* [EXERCISE PROMPT] Restrict the output to the lines below starting at the one that contains "return cluster" and ending at the one that contains "before = set(bpy.data.objects)", and restate them word for word, both ends included.

—————

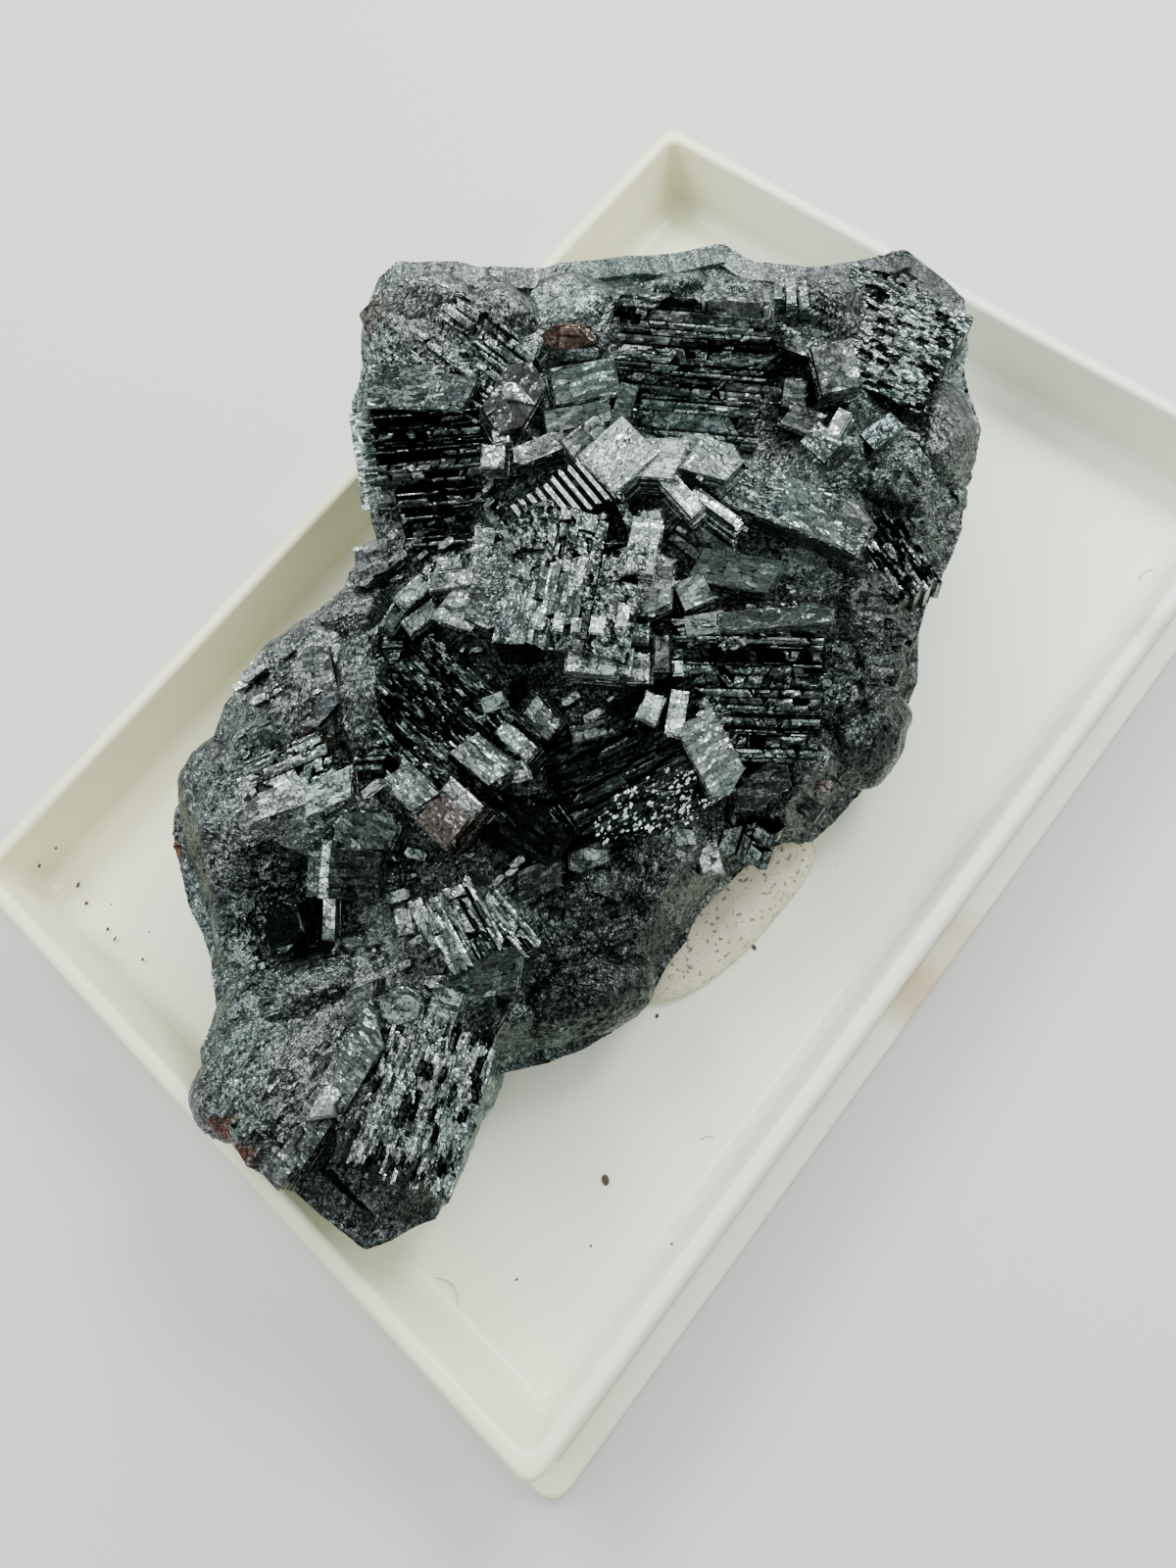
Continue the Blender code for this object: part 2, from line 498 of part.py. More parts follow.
def drop_pockets(obj):
    """Keep the largest closed skin of a mesh, so that no sealed pocket stays inside."""
    bm = bmesh.new()
    bm.from_mesh(obj.data)
    bmesh.ops.remove_doubles(bm, verts=bm.verts, dist=SLIVER * MM)
    bmesh.ops.triangulate(bm, faces=bm.faces)
    left = set(bm.verts)
    largest = set()
    while left:
        island = set()
        reached = [left.pop()]
        while reached:
            vert = reached.pop()
            island.add(vert)
            for edge in vert.link_edges:
                other = edge.other_vert(vert)
                if other in left:
                    left.remove(other)
                    reached.append(other)
        if len(island) > len(largest):
            largest = island
    bmesh.ops.delete(bm, geom=[v for v in bm.verts if v not in largest], context="VERTS")
    bm.to_mesh(obj.data)
    bm.free()


def boolean_step(obj, operation, other):
    """Join or cut an object with another one, which is then removed."""
    step = obj.modifiers.new(operation.lower(), "BOOLEAN")
    step.operation = operation
    step.solver = "EXACT"
    step.use_self = operation == "UNION"
    step.object = other
    depsgraph = bpy.context.evaluated_depsgraph_get()
    result = bpy.data.meshes.new_from_object(obj.evaluated_get(depsgraph))
    obj.modifiers.clear()
    obj.data = result
    bpy.data.objects.remove(other, do_unlink=True)


def make_hematite():
    """The massive body, lumps and crystals joined in one solid, clear of the putty."""
    rng = random.Random(7)
    body = bmesh.new()
    add_massive_body(body, rng)
    grown = bmesh.new()
    for at, radii, turn in LUMPS:
        add_lump(grown, at, radii, turn, rng)
    for group in (CREST, UPPER_RIGHT, MIDDLE, RIGHT_FLANK, LOWER_MIDDLE, LEFT_LOBE, LOWER_LOBE):
        for at, size, turn, tip, lean, shape in group:
            add_crystal(grown, at, size, turn, tip, lean, shape)
    for at, size, turn, tip, lean, count, ragged, steps in LATHED:
        add_laths(grown, at, size, turn, tip, lean, count, rng, ragged, steps)
    add_fins(grown)
    metal = material("hematite", (0.16, 0.17, 0.17), 0.35, 1.0)
    cluster = object_from(body, "hematite_cluster", metal)
    boolean_step(cluster, "UNION", object_from(grown, "crystals", metal))
    boolean_step(cluster, "DIFFERENCE", object_from(make_putty_mesh(GAP), "putty_room", metal))
    drop_pockets(cluster)
    place_in_box(cluster)
    return cluster


def main():
    clear_scene()
    make_box_base()
    make_putty()
    make_hematite()


main()
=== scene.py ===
import math

import bpy
import numpy as np
from mathutils import Matrix, Vector


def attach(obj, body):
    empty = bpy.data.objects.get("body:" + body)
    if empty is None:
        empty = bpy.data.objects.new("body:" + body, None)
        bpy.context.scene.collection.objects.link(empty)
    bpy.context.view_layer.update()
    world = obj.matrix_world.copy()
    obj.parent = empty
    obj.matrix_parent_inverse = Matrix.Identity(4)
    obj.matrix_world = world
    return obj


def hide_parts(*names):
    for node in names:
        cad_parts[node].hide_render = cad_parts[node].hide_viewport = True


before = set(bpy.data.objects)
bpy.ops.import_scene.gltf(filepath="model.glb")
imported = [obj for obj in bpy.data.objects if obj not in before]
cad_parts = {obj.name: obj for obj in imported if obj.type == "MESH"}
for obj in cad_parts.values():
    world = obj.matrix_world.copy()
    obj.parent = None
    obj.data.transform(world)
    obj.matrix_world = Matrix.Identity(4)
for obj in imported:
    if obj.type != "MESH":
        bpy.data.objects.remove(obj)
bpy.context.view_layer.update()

print("frame loaded")

# Lengths below are in millimetres; intoRow and rowPoints turn them to metres.
# The hematite is laid out in a frame of its own, turned and moved into the box.
mm = 0.001
specimenPlace = {"turn": -50.0, "spot": (0.0, 3.1), "highest": 37.7, "lowest": 3.45}


def rowPoints(points):
    return np.asarray(points, float) * mm


def turned(x, y, degrees):
    # (x cos a - y sin a, x sin a + y cos a)
    angle = math.radians(degrees)
    return x * math.cos(angle) - y * math.sin(angle), x * math.sin(angle) + y * math.cos(angle)


def intoRow(points):
    # turned, moved to the hematite's spot in the box, z held between two levels
    points = np.asarray(points, float)
    x, y = turned(points[..., 0], points[..., 1], specimenPlace["turn"])
    z = np.clip(points[..., 2], specimenPlace["lowest"], specimenPlace["highest"])
    return rowPoints(np.stack((x + specimenPlace["spot"][0], y + specimenPlace["spot"][1], z), -1))


# Meshes from whole arrays

def makePiece(name, points, quads, finish, tris=None, smooth=False, marks=None, uv=None):
    # points in metres, quads and tris as index rows; marks are one number a point by name
    tris = np.zeros((0, 3), int) if tris is None else tris
    loops = np.concatenate((quads.ravel(), tris.ravel())).astype(np.int32)
    starts = np.concatenate((np.arange(len(quads)) * 4, quads.size + np.arange(len(tris)) * 3))
    mesh = bpy.data.meshes.new(name)
    mesh.vertices.add(len(points))
    mesh.vertices.foreach_set("co", points.astype(np.float32).ravel())
    mesh.loops.add(len(loops))
    mesh.loops.foreach_set("vertex_index", loops)
    mesh.polygons.add(len(starts))
    mesh.polygons.foreach_set("loop_start", starts.astype(np.int32))
    mesh.update(calc_edges=True)
    for mark, values in (marks or {}).items():
        mesh.attributes.new(mark, "FLOAT", "POINT").data.foreach_set("value", values.astype(np.float32))
    if uv is not None:
        mesh.uv_layers.new(name="grain").data.foreach_set("uv", uv.astype(np.float32).ravel())
    mesh.polygons.foreach_set("use_smooth", np.full(len(starts), smooth))
    mesh.materials.append(finish)
    piece = bpy.data.objects.new(name, mesh)
    bpy.context.scene.collection.objects.link(piece)
    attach(piece, "root")
    return piece


def gridQuads(rows, columns, ring=False):
    # quad (i, j), (i, j+1), (i+1, j+1), (i+1, j); the columns join up, and in a ring the rows too
    i = np.arange(rows if ring else rows - 1)[:, None]
    j = np.arange(columns)[None, :]
    nextI, nextJ = (i + 1) % rows, (j + 1) % columns
    corners = (i * columns + j, i * columns + nextJ, nextI * columns + nextJ, nextI * columns + j)
    return np.stack([c + 0 * (i + j) for c in corners], -1).reshape(-1, 4)


def poleFan(ringStart, columns, pole, flip):
    # triangles from a ring of points to one pole point
    j = np.arange(columns)
    nextJ = (j + 1) % columns
    first, second = (nextJ, j) if flip else (j, nextJ)
    return np.stack((ringStart + first, ringStart + second, np.full(columns, pole)), -1)


def closedGrid(grid):
    # points, quads and triangles of a grid whose columns join up, with a pole at each end
    rows, columns = grid.shape[:2]
    count = rows * columns
    points = np.vstack((grid.reshape(-1, 3), grid[0].mean(0), grid[-1].mean(0)))
    tris = np.vstack((poleFan(0, columns, count, True), poleFan(count - columns, columns, count + 1, False)))
    return points, gridQuads(rows, columns), tris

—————

* [RESULT OF THIS EXERCISE]
    return cluster


def main():
    clear_scene()
    make_box_base()
    make_putty()
    make_hematite()


main()
=== scene.py ===
import math

import bpy
import numpy as np
from mathutils import Matrix, Vector


def attach(obj, body):
    empty = bpy.data.objects.get("body:" + body)
    if empty is None:
        empty = bpy.data.objects.new("body:" + body, None)
        bpy.context.scene.collection.objects.link(empty)
    bpy.context.view_layer.update()
    world = obj.matrix_world.copy()
    obj.parent = empty
    obj.matrix_parent_inverse = Matrix.Identity(4)
    obj.matrix_world = world
    return obj


def hide_parts(*names):
    for node in names:
        cad_parts[node].hide_render = cad_parts[node].hide_viewport = True


before = set(bpy.data.objects)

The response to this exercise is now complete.